Neal Armstrong. Summary of 11 October 2019 APFF Roundtable, Q.15 under s. 120.4(1) - “split income.” - (d)(i).
Aubin – Court of Quebec finds that there was no taxable benefit in paying the employee’s costs of attending a retreat hosted by a client
A senior employee (Aubin) of the National Bank of Canada was invited by an important client of the Bank (Colabor) to attend, along with his spouse, a conference hosted by Colabar in Vienna in 2011 and in Chile in 2012 for Colabor’s senior employees and commercial partners. The Bank paid the full costs of Aubin’s attendance at the two conferences, which were $7568 in 2011 and $12,898 in 2012 as well as the same costs of a second employee and spouse attending the 2011 conference.
In finding that there was no taxable benefit under the Quebec equivalent of s. 6(1)(a), Forlini JCQ stated:
[Their] participation … was principally for the benefit of the Bank and not for the taxpayers. Furthermore, the taxpayers as well as their spouses attended at the conferences at the express request of their employer.
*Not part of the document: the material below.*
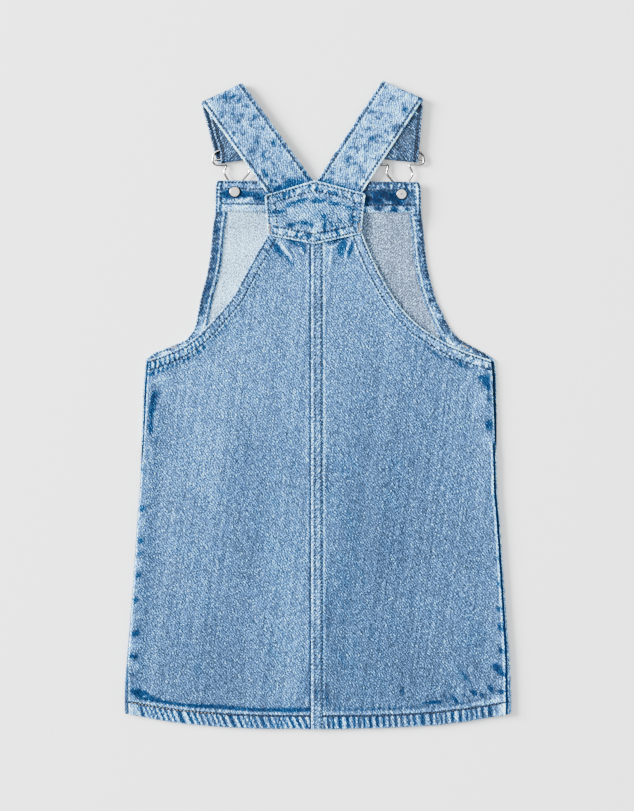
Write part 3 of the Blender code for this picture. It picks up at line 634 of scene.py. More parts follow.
NICKEL = plain_material("nickel", (0.76, 0.755, 0.76), 0.25, 1.0, 0.02, 0.0015,
                        (0.03, 0.035, 0.045))
WIRE_METAL = plain_material("nickel_wire", (0.93, 0.91, 0.88), 0.18, 1.0, 0.02, 0.0015,
                            (0.006, 0.005, 0.004), (-0.33, 0.33, 0.884), 0.86, 0.93)
THREAD, DULL, TAN = (plain_material(name, colour, 0.8, 0.0, 0.20, 0.0008) for name, colour in (
    ("thread", (0.018, 0.026, 0.040)), ("thread_dull", (0.045, 0.055, 0.070)),
    ("thread_tan", (0.30, 0.25, 0.20))))


# ---------------------------------------------------------------- cloth pieces
def store(mesh, label, values, wide):
    """Keeps a number, or three, at each point of a mesh."""
    made = mesh.attributes.new(label, "FLOAT_VECTOR" if wide else "FLOAT", "POINT")
    made.data.foreach_set("vector" if wide else "value", np.ravel(values))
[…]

… Doubtless, the taxpayers experienced a certain pleasure in visiting museums, wineries and tourist attractions during the conferences, but such pleasure had an accessory and secondary character to the purpose of the activity, i.e., developing a business relationship between the Bank and an important client.
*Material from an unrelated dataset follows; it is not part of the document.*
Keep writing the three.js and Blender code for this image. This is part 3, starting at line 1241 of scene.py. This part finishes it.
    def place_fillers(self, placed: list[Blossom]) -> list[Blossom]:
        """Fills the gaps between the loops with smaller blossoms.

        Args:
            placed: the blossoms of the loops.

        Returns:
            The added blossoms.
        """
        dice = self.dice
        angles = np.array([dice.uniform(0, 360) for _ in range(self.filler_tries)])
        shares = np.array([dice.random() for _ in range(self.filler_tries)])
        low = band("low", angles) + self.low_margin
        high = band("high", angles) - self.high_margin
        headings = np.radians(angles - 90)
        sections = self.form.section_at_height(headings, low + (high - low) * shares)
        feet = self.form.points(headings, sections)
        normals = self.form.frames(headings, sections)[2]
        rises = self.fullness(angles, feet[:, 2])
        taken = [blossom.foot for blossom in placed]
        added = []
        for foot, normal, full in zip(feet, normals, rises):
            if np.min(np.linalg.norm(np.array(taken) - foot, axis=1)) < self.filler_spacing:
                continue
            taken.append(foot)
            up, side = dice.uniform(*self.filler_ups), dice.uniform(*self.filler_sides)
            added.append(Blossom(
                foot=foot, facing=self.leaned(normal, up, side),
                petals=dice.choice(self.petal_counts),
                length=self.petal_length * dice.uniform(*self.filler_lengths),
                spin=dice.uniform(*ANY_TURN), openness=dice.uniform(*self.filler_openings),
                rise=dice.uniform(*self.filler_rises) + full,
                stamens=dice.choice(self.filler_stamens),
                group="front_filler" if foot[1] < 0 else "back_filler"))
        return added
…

Neal Armstrong. Summary of Aubin v. Agence du revenu du Québec, 2019 QCCQ 6243 under s. 6(1)(a).
CRA confirms that the directors can authorize a late capital dividend election after the dividend declaration
CRA confirmed that the advance authorization of a late capital dividend election (described in s. 83(3)(c)) by the directors need not be made before the declaration of the dividend in question, and need only be made before the filing of the late election.
Neal Armstrong. Summary of 11 October 2019 APFF Roundtable, Q.13 under s. 83(3).